Maybe it’s because Vista set expectations of pain, or because hardware has gotten so much cheaper, but Windows Server 2008 does not feel bloated or slow at all. Microsoft has done a pretty good job at minimizing the installed feature set to the bare minimum, and Server Core can take that even further. Depending upon your needs, it can be quite possible to upgrade even older equipment to Windows Server 2008 without needing to beef up the hardware.

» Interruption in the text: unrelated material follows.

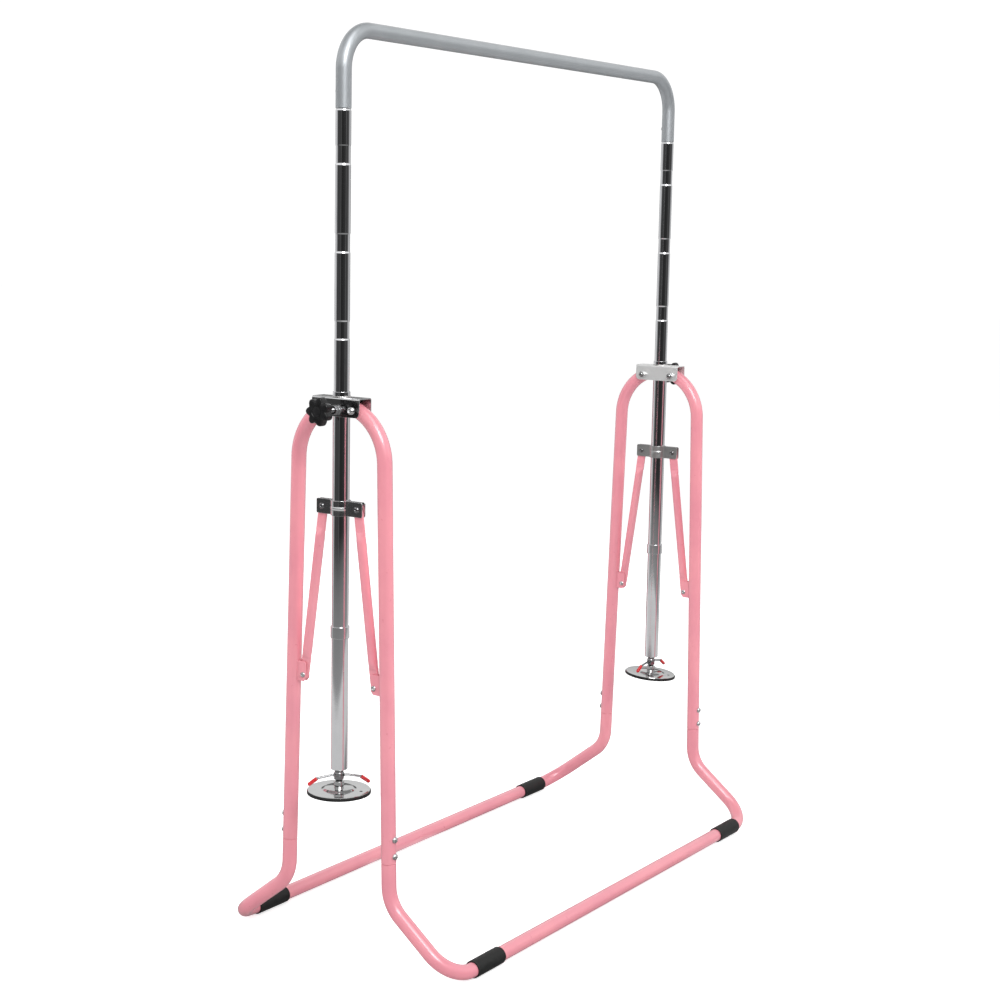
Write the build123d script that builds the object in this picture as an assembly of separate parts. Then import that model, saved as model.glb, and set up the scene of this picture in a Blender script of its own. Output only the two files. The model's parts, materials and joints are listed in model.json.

#10: Quality beats expectations

Microsoft customers have developed low expectations of quality over the years, unfortunately, with good reason. While its track record for initial releases, in terms of security holes and bug counts, seems to be improving customers are still howling about Vista. As a result, it has come as a real surprise that the overall reaction to Windows Server 2008 has been muted, to say the least. The horror stories just are not flying around like they were with Vista. Maybe it’s the extra year they spent working on it, or different expectations of the people who work with servers, but Windows Server 2008 has had a pretty warm reception so far. And that speaks a lot to its quality. There is nothing particularly flashy or standout about it. But at the same time, it is a solid, high quality product. And that is exactly what system administrators need.